C’est là que des joueurs habitués à ce type de missions peuvent être utiles. Lyon n’en a pas vraiment, mais le club rhodanien pourra essayer d’en recruter au mercato d’hiver. "Pour nous, ce n’était pas une question de niveau. C’était une question de prise de conscience, d’avoir un vécu pour gérer la pression de la descente. Je pense qu’il faut l’avoir déjà vécu dans sa carrière pour le gérer. Il faut rectifier le tir au niveau de la qualité et de la personnalité. Il faut des leaders qui connaissent cette pression", confirme Muratori. Même si, de son expérience, les changements d’entraîneurs et l’arrivée de nombreux nouveaux joueurs ne constituent pas une recette miracle.

"Il faut des leaders qui connaissent cette pression"

"Dans le vestiaire, c’est compliqué. Tout le monde a la tête basse, blanc comme un linge, quand les matchs arrivent. La pression est énorme. C’est pour ça que je parle de la force des grands joueurs qui peuvent permettre à certains, qui paniquent plus que d’autres, notamment les jeunes, de sortir la tête de l’eau. Ils doivent assumer leur statut, appuie Rothen. D’autant que, dans ces grands clubs, les supporters, inquiets, s’impatientent. Les Lyonnais avaient d’ailleurs pris une leçon par le capo du Virage Nord après la claque (4-1) subie contre Paris, le 3 septembre. 

Jérôme Rothen raconte: "Tout le monde te regarde en disant 'ils sont mauvais, ils ne vont pas s’en sortir', et des supporters se retournent un peu contre toi sur les matchs. Il faut essayer d’en parler au maximum avec tes proches car si tu restes groggy tout le temps et que tu n’arrives pas à sortir les mots…" "Ca a été délicat, compliqué. On sentait aussi la gronde des supporters quand on se faisait au Vélodrome. Ils devaient souffrir mais nous aussi", appuie Abardonado.
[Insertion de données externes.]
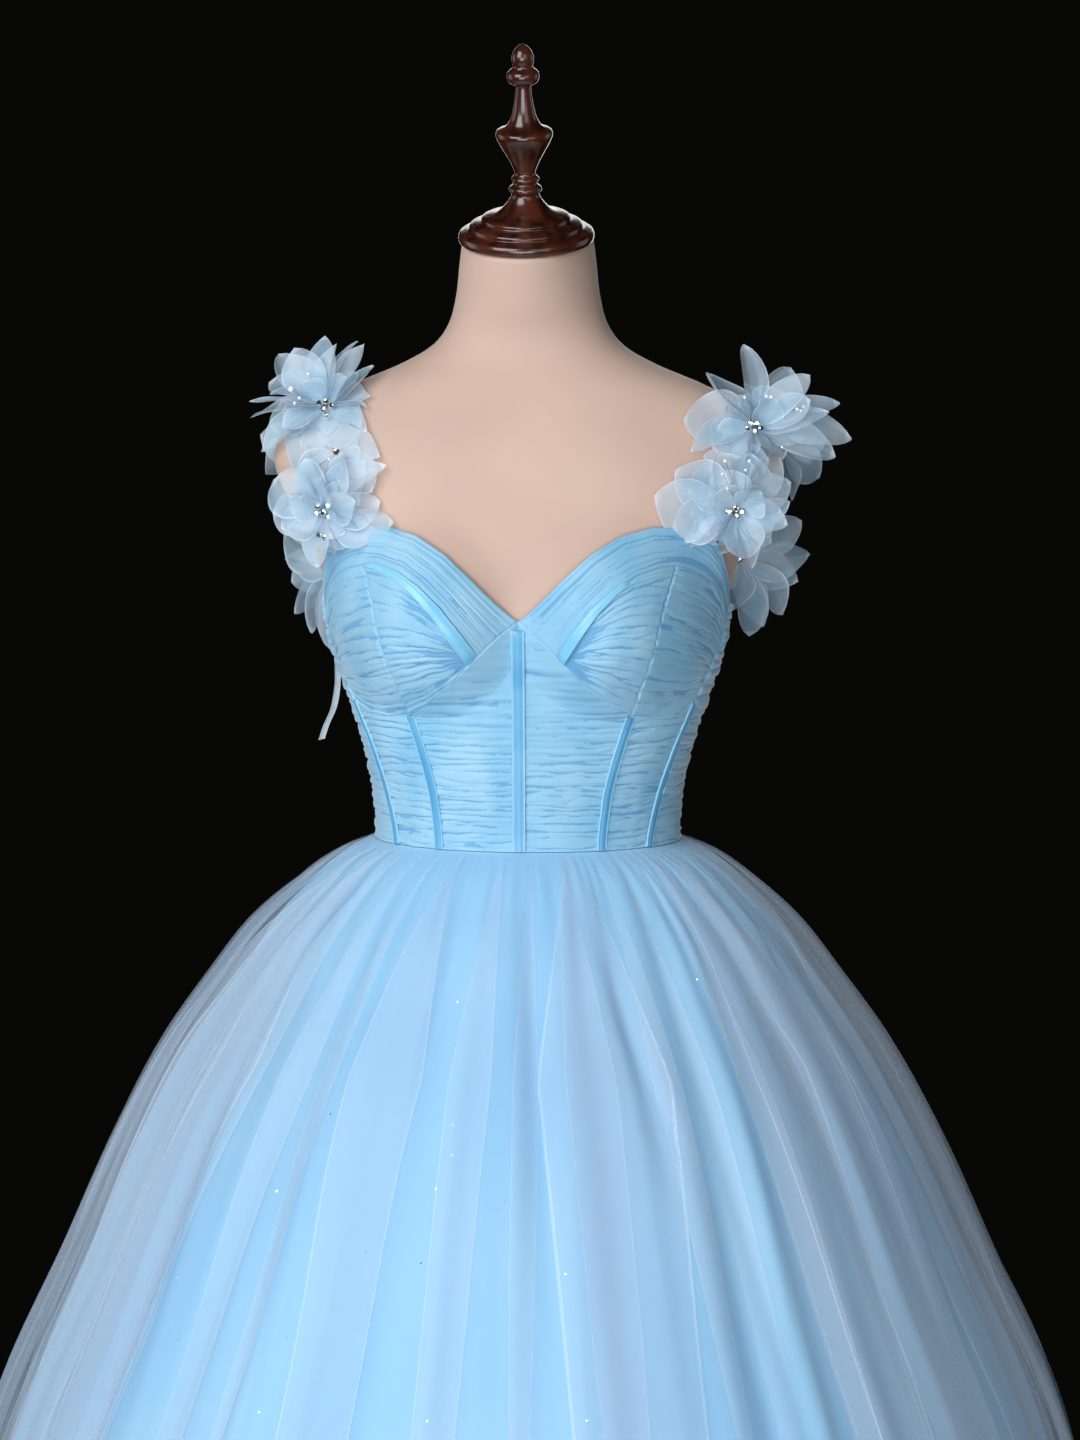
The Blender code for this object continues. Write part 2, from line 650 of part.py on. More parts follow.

Il faut alors apprendre à tout compter. Monaco, en 2011, était descendu avec 44 points. Paris s’était sauvé dans les ultimes minutes en 2008. Et Marseille pour… deux buts, après le dernier match à Sedan, en 2000. Les joueurs l’avaient appris un fois dans le vestiaire, après le match. "On est tous sortis grandis de cette histoire-là", se souvient Jacques Abardonado. Les Lyonnais rêveraient de dire la même chose au soir de la 34e journée.